Those rebate plans are a waste of time, especially being young as almost no one maintains pension payments for an entire working lifetime, even if your intention is to do so. Looking at the annual management fee of that product, the charge is 1.75%, significantly higher than what even Cornmarket are charging.


By the way, The Central Bank's definition of independent is that he offers to do this work on a fee basis as well as commission basis. If he didn't offer you the option of a fee, he is not independent. The number of agencies he holds has is irrelevant.


Steven
http://www.bluewaterfp.ie (www.bluewaterfp.ie)
 
Thanks for your reply.
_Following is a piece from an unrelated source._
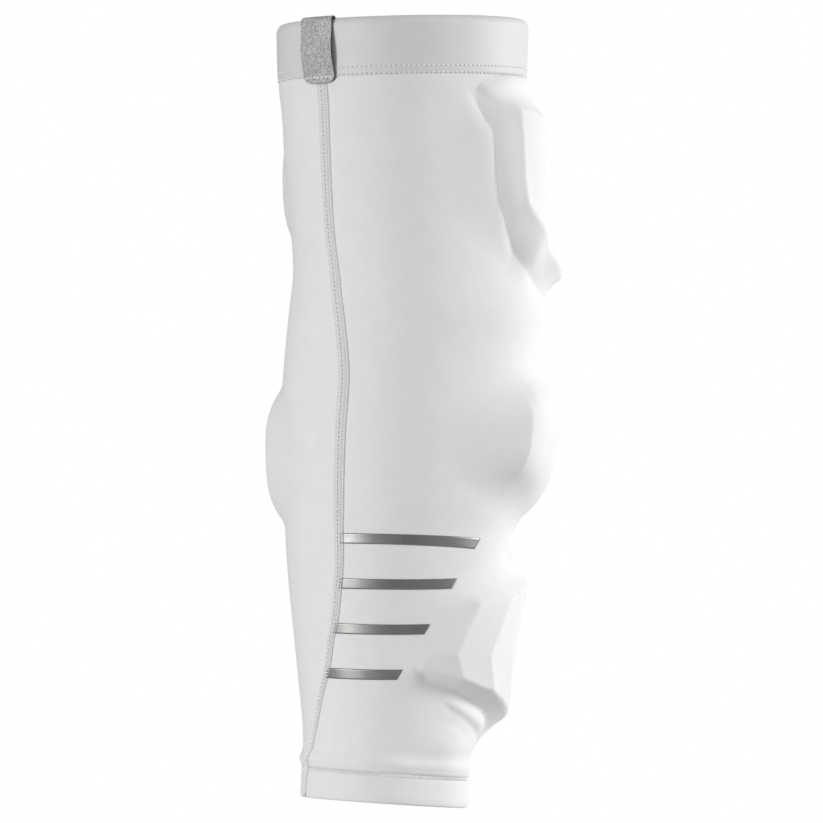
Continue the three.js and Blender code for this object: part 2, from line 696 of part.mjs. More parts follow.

Just one more question, in terms of the rebate, if you adhere to the conditions and are entitled to the rebate, do they just refund 1.75% of the original sum invested or do they allow you to keep the money that has been made as a result of the investment also.
 
Just to clarify, do I get the benefit of the compound interest / gain that the 1.75% would potentially make over the years?
 
Apologies for reviving an an old thread, but I have been offered a similar product through Zurich which seems reasonable.

Allocation is 95% and fee is 1%. Allocation is refunded after 15 years, and financial advice is available.

Is there an obvious catch?

Could anyone explain why people tend not to stick with the 15?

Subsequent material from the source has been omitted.